[Saved entries]
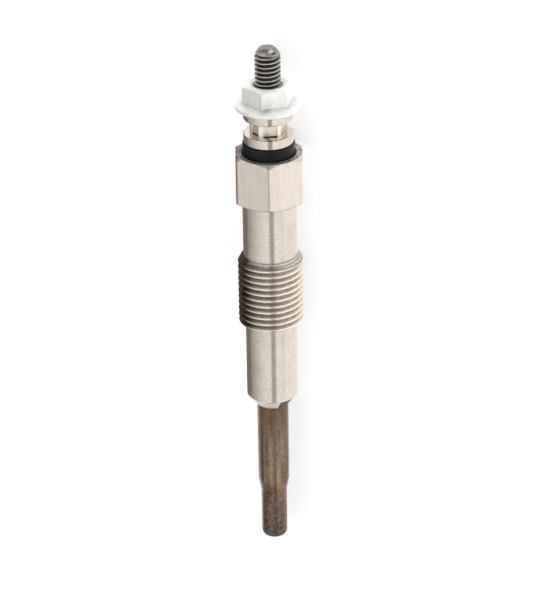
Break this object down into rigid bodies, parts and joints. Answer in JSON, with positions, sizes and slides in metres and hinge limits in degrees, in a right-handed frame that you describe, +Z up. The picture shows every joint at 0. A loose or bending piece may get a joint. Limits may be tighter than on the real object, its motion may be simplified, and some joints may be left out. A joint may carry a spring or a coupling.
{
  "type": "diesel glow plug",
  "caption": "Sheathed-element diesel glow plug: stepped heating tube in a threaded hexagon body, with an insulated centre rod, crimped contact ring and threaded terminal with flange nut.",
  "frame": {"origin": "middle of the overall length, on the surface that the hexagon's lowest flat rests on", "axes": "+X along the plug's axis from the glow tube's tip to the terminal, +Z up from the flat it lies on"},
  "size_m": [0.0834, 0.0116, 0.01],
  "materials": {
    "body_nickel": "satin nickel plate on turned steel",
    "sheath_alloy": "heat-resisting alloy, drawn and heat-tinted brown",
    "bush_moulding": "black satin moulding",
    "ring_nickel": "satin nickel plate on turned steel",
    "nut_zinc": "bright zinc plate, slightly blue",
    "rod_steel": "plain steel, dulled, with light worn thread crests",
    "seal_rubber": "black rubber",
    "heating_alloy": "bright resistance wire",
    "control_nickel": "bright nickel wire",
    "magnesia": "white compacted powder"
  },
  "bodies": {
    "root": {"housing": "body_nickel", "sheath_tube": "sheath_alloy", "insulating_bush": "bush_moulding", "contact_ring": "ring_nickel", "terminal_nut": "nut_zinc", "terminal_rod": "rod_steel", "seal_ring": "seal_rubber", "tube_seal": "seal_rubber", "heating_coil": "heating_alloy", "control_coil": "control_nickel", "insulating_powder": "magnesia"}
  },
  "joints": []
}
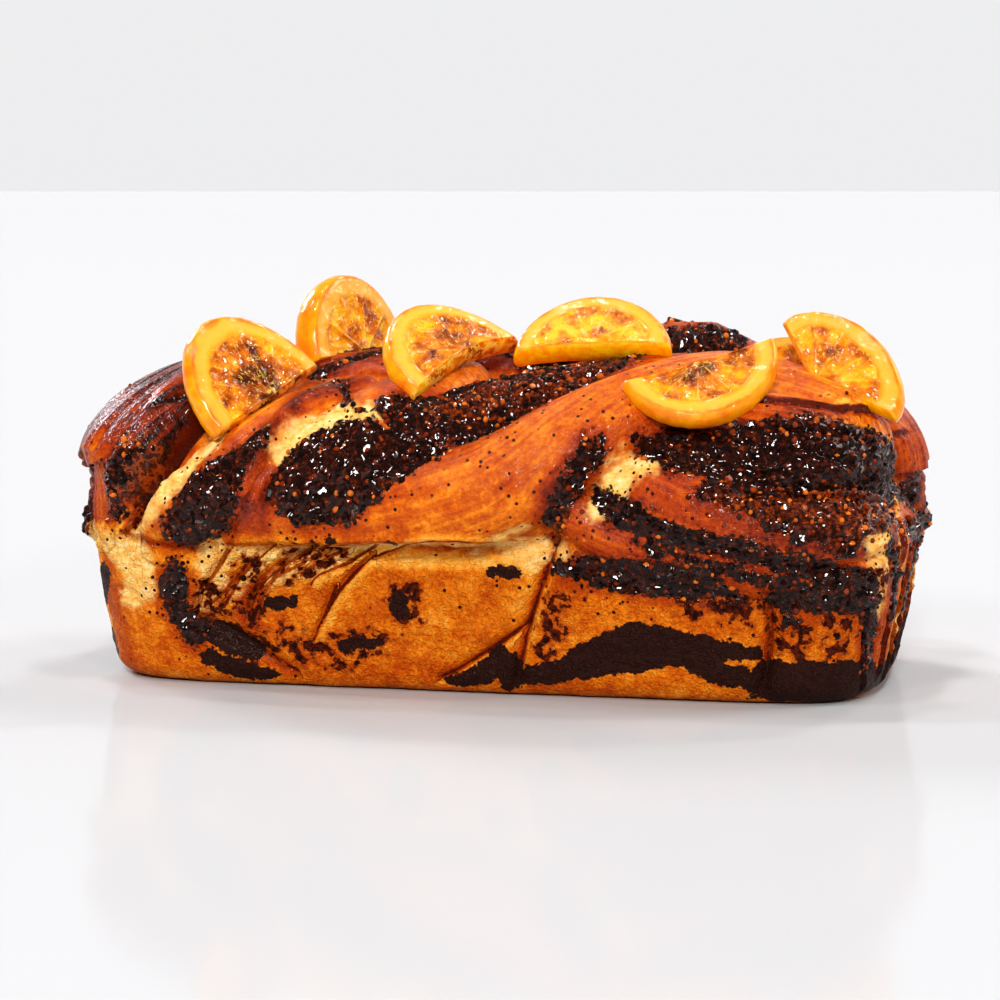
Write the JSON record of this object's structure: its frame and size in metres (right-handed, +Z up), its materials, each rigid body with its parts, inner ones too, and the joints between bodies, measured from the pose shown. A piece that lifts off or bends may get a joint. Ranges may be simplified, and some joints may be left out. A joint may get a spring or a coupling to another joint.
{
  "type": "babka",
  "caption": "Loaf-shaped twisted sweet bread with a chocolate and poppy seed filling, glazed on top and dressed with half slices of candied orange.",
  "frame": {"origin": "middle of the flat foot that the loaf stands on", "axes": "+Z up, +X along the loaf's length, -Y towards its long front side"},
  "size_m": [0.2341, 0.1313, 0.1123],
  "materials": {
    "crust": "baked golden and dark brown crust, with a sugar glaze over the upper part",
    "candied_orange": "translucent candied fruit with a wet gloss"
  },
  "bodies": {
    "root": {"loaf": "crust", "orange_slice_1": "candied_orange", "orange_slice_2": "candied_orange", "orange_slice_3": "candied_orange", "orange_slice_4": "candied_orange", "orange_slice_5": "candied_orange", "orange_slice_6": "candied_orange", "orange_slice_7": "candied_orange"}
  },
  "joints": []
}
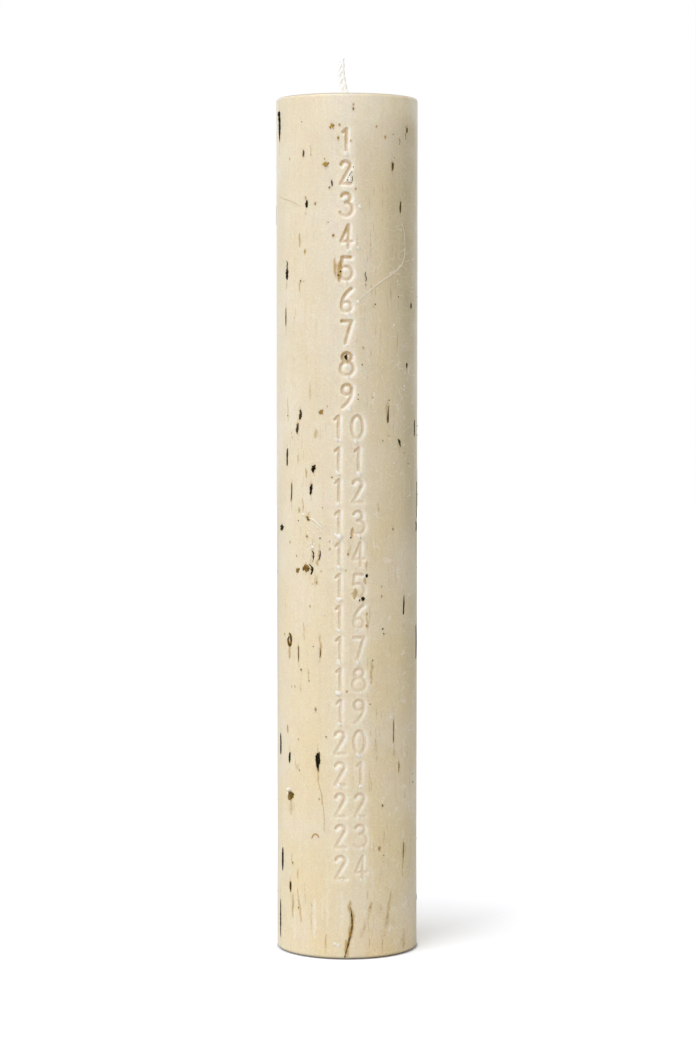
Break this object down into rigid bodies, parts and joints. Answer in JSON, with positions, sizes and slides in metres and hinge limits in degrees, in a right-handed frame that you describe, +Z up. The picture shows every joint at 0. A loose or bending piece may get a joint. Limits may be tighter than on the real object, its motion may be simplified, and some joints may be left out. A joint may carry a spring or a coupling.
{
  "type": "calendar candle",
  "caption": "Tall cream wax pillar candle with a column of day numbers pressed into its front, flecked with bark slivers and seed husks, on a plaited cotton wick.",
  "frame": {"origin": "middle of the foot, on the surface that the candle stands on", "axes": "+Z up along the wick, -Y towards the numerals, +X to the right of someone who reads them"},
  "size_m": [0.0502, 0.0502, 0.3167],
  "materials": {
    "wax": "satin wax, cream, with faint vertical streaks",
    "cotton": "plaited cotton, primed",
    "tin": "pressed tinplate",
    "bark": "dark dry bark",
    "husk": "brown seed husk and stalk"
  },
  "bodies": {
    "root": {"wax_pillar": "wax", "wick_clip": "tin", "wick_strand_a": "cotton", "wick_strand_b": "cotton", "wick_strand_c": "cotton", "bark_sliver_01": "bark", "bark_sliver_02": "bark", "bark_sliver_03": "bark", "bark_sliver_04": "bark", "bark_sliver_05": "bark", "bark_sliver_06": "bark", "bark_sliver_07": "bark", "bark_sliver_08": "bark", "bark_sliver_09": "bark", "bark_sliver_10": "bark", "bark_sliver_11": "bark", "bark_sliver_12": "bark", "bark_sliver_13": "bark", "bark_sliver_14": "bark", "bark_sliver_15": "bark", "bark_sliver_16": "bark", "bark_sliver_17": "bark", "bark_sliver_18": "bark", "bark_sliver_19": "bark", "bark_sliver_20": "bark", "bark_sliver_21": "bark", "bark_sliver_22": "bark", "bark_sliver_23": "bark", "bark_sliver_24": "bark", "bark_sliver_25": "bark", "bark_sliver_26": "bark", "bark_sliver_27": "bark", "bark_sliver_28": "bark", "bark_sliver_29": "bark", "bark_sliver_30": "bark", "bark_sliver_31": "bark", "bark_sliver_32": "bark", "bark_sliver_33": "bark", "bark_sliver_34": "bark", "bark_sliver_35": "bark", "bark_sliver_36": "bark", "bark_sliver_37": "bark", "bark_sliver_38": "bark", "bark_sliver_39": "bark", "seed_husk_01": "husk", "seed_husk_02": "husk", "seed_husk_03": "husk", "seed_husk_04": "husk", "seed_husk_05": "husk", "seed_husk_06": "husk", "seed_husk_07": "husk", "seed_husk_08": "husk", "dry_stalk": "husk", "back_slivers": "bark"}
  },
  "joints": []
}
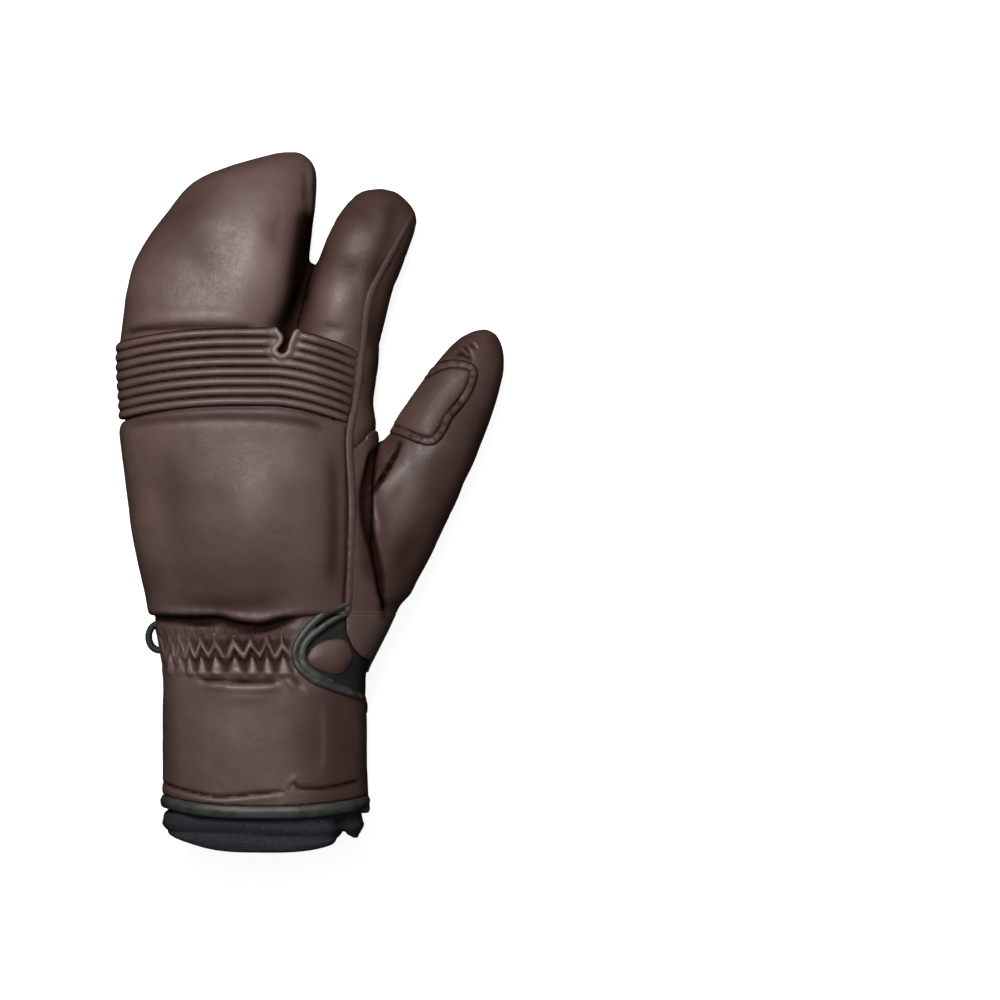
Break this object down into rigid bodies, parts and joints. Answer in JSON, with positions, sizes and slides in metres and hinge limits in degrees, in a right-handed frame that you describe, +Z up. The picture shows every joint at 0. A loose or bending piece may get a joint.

» PROBLEM DESCRIPTION: Write the listing out again, exactly as it reads.

» FULL RESPONSE:
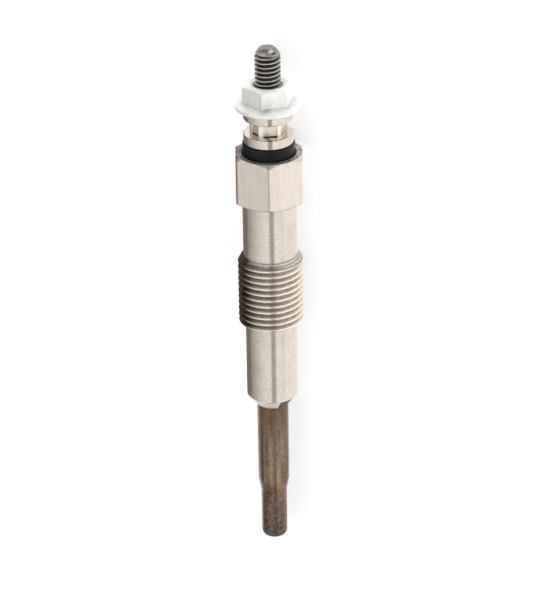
Break this object down into rigid bodies, parts and joints. Answer in JSON, with positions, sizes and slides in metres and hinge limits in degrees, in a right-handed frame that you describe, +Z up. The picture shows every joint at 0. A loose or bending piece may get a joint. Limits may be tighter than on the real object, its motion may be simplified, and some joints may be left out. A joint may carry a spring or a coupling.
{
  "type": "diesel glow plug",
  "caption": "Sheathed-element diesel glow plug: stepped heating tube in a threaded hexagon body, with an insulated centre rod, crimped contact ring and threaded terminal with flange nut.",
  "frame": {"origin": "middle of the overall length, on the surface that the hexagon's lowest flat rests on", "axes": "+X along the plug's axis from the glow tube's tip to the terminal, +Z up from the flat it lies on"},
  "size_m": [0.0834, 0.0116, 0.01],
  "materials": {
    "body_nickel": "satin nickel plate on turned steel",
    "sheath_alloy": "heat-resisting alloy, drawn and heat-tinted brown",
    "bush_moulding": "black satin moulding",
    "ring_nickel": "satin nickel plate on turned steel",
    "nut_zinc": "bright zinc plate, slightly blue",
    "rod_steel": "plain steel, dulled, with light worn thread crests",
    "seal_rubber": "black rubber",
    "heating_alloy": "bright resistance wire",
    "control_nickel": "bright nickel wire",
    "magnesia": "white compacted powder"
  },
  "bodies": {
    "root": {"housing": "body_nickel", "sheath_tube": "sheath_alloy", "insulating_bush": "bush_moulding", "contact_ring": "ring_nickel", "terminal_nut": "nut_zinc", "terminal_rod": "rod_steel", "seal_ring": "seal_rubber", "tube_seal": "seal_rubber", "heating_coil": "heating_alloy", "control_coil": "control_nickel", "insulating_powder": "magnesia"}
  },
  "joints": []
}
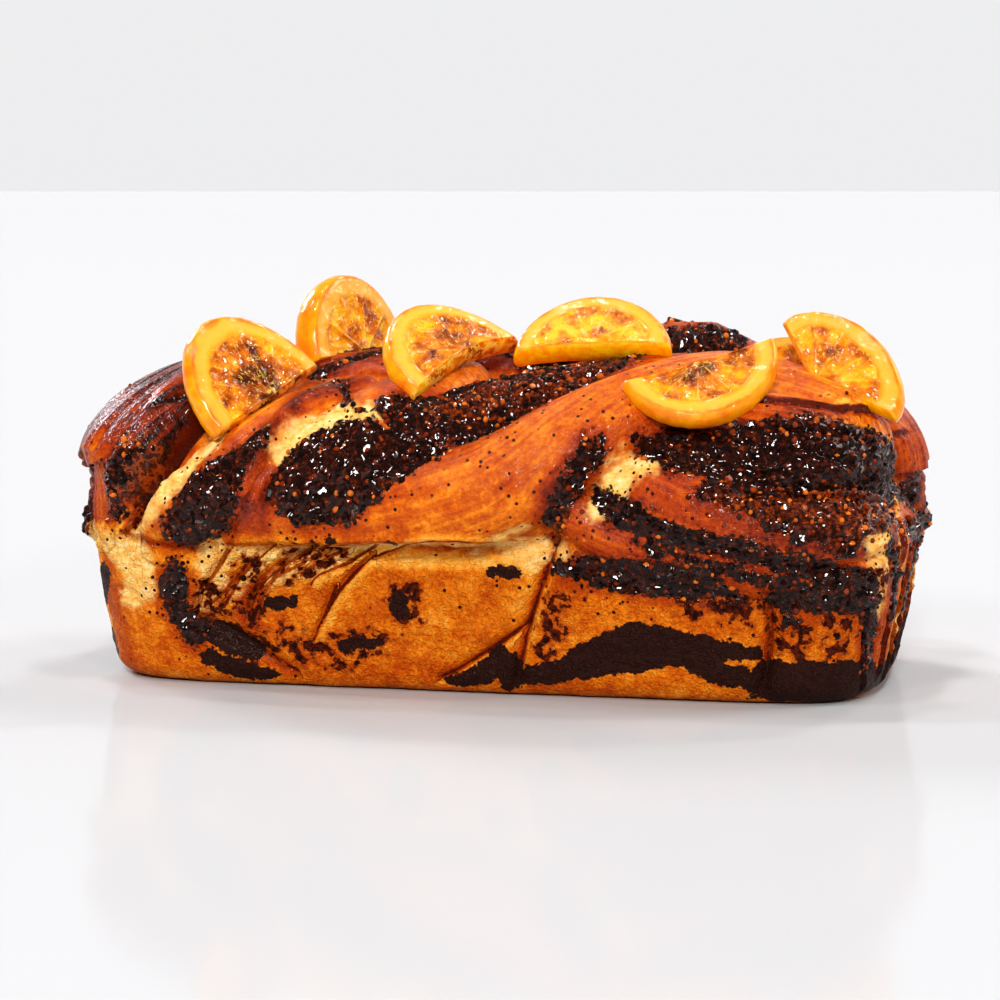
Write the JSON record of this object's structure: its frame and size in metres (right-handed, +Z up), its materials, each rigid body with its parts, inner ones too, and the joints between bodies, measured from the pose shown. A piece that lifts off or bends may get a joint. Ranges may be simplified, and some joints may be left out. A joint may get a spring or a coupling to another joint.
{
  "type": "babka",
  "caption": "Loaf-shaped twisted sweet bread with a chocolate and poppy seed filling, glazed on top and dressed with half slices of candied orange.",
  "frame": {"origin": "middle of the flat foot that the loaf stands on", "axes": "+Z up, +X along the loaf's length, -Y towards its long front side"},
  "size_m": [0.2341, 0.1313, 0.1123],
  "materials": {
    "crust": "baked golden and dark brown crust, with a sugar glaze over the upper part",
    "candied_orange": "translucent candied fruit with a wet gloss"
  },
  "bodies": {
    "root": {"loaf": "crust", "orange_slice_1": "candied_orange", "orange_slice_2": "candied_orange", "orange_slice_3": "candied_orange", "orange_slice_4": "candied_orange", "orange_slice_5": "candied_orange", "orange_slice_6": "candied_orange", "orange_slice_7": "candied_orange"}
  },
  "joints": []
}
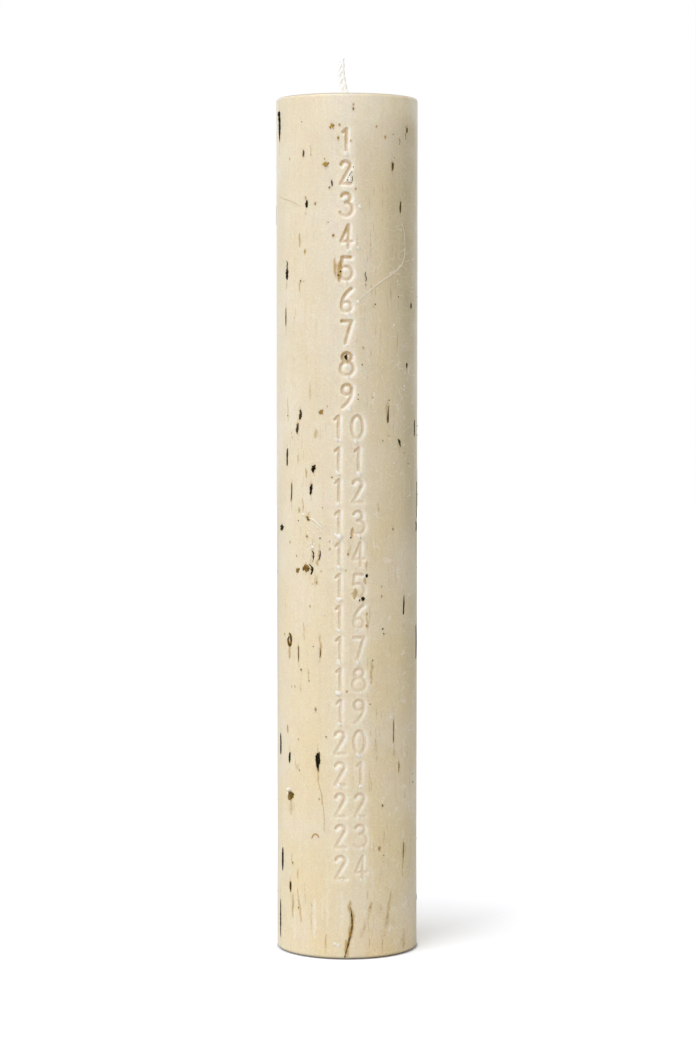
Break this object down into rigid bodies, parts and joints. Answer in JSON, with positions, sizes and slides in metres and hinge limits in degrees, in a right-handed frame that you describe, +Z up. The picture shows every joint at 0. A loose or bending piece may get a joint. Limits may be tighter than on the real object, its motion may be simplified, and some joints may be left out. A joint may carry a spring or a coupling.
{
  "type": "calendar candle",
  "caption": "Tall cream wax pillar candle with a column of day numbers pressed into its front, flecked with bark slivers and seed husks, on a plaited cotton wick.",
  "frame": {"origin": "middle of the foot, on the surface that the candle stands on", "axes": "+Z up along the wick, -Y towards the numerals, +X to the right of someone who reads them"},
  "size_m": [0.0502, 0.0502, 0.3167],
  "materials": {
    "wax": "satin wax, cream, with faint vertical streaks",
    "cotton": "plaited cotton, primed",
    "tin": "pressed tinplate",
    "bark": "dark dry bark",
    "husk": "brown seed husk and stalk"
  },
  "bodies": {
    "root": {"wax_pillar": "wax", "wick_clip": "tin", "wick_strand_a": "cotton", "wick_strand_b": "cotton", "wick_strand_c": "cotton", "bark_sliver_01": "bark", "bark_sliver_02": "bark", "bark_sliver_03": "bark", "bark_sliver_04": "bark", "bark_sliver_05": "bark", "bark_sliver_06": "bark", "bark_sliver_07": "bark", "bark_sliver_08": "bark", "bark_sliver_09": "bark", "bark_sliver_10": "bark", "bark_sliver_11": "bark", "bark_sliver_12": "bark", "bark_sliver_13": "bark", "bark_sliver_14": "bark", "bark_sliver_15": "bark", "bark_sliver_16": "bark", "bark_sliver_17": "bark", "bark_sliver_18": "bark", "bark_sliver_19": "bark", "bark_sliver_20": "bark", "bark_sliver_21": "bark", "bark_sliver_22": "bark", "bark_sliver_23": "bark", "bark_sliver_24": "bark", "bark_sliver_25": "bark", "bark_sliver_26": "bark", "bark_sliver_27": "bark", "bark_sliver_28": "bark", "bark_sliver_29": "bark", "bark_sliver_30": "bark", "bark_sliver_31": "bark", "bark_sliver_32": "bark", "bark_sliver_33": "bark", "bark_sliver_34": "bark", "bark_sliver_35": "bark", "bark_sliver_36": "bark", "bark_sliver_37": "bark", "bark_sliver_38": "bark", "bark_sliver_39": "bark", "seed_husk_01": "husk", "seed_husk_02": "husk", "seed_husk_03": "husk", "seed_husk_04": "husk", "seed_husk_05": "husk", "seed_husk_06": "husk", "seed_husk_07": "husk", "seed_husk_08": "husk", "dry_stalk": "husk", "back_slivers": "bark"}
  },
  "joints": []
}
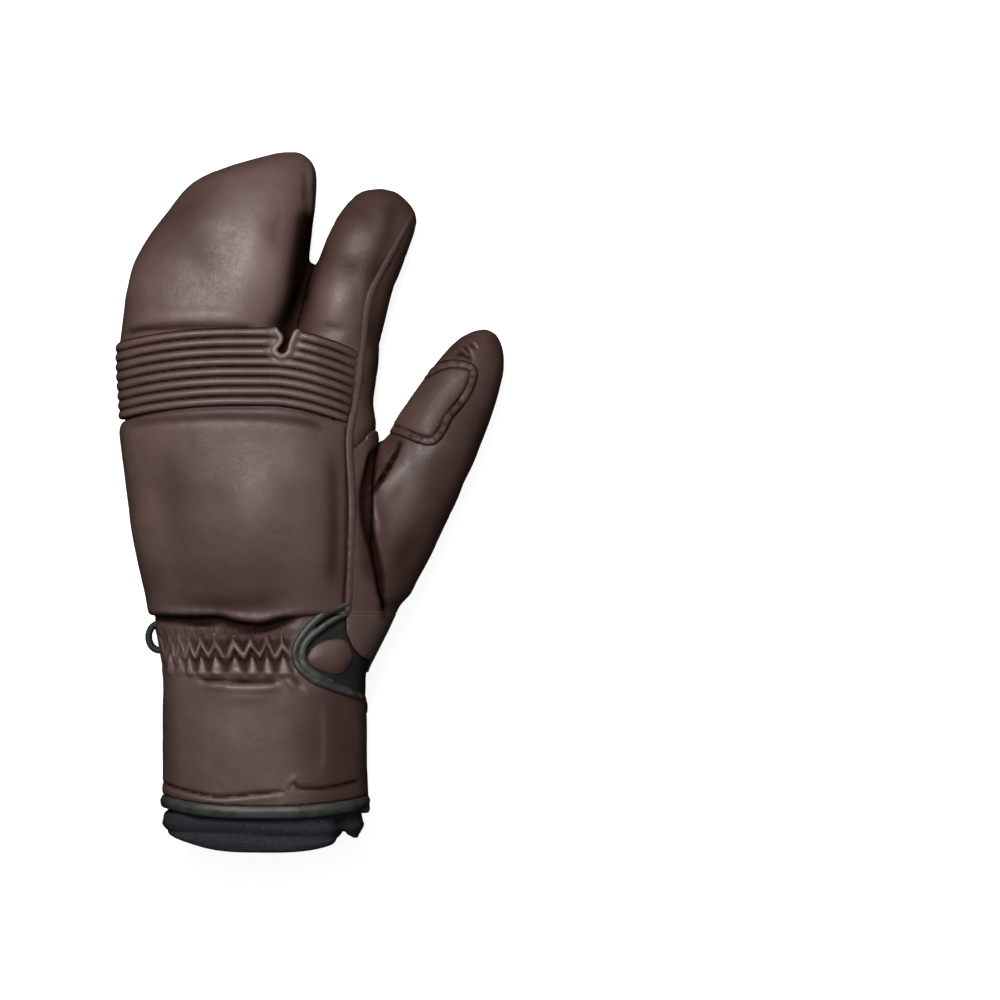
Break this object down into rigid bodies, parts and joints. Answer in JSON, with positions, sizes and slides in metres and hinge limits in degrees, in a right-handed frame that you describe, +Z up. The picture shows every joint at 0. A loose or bending piece may get a joint.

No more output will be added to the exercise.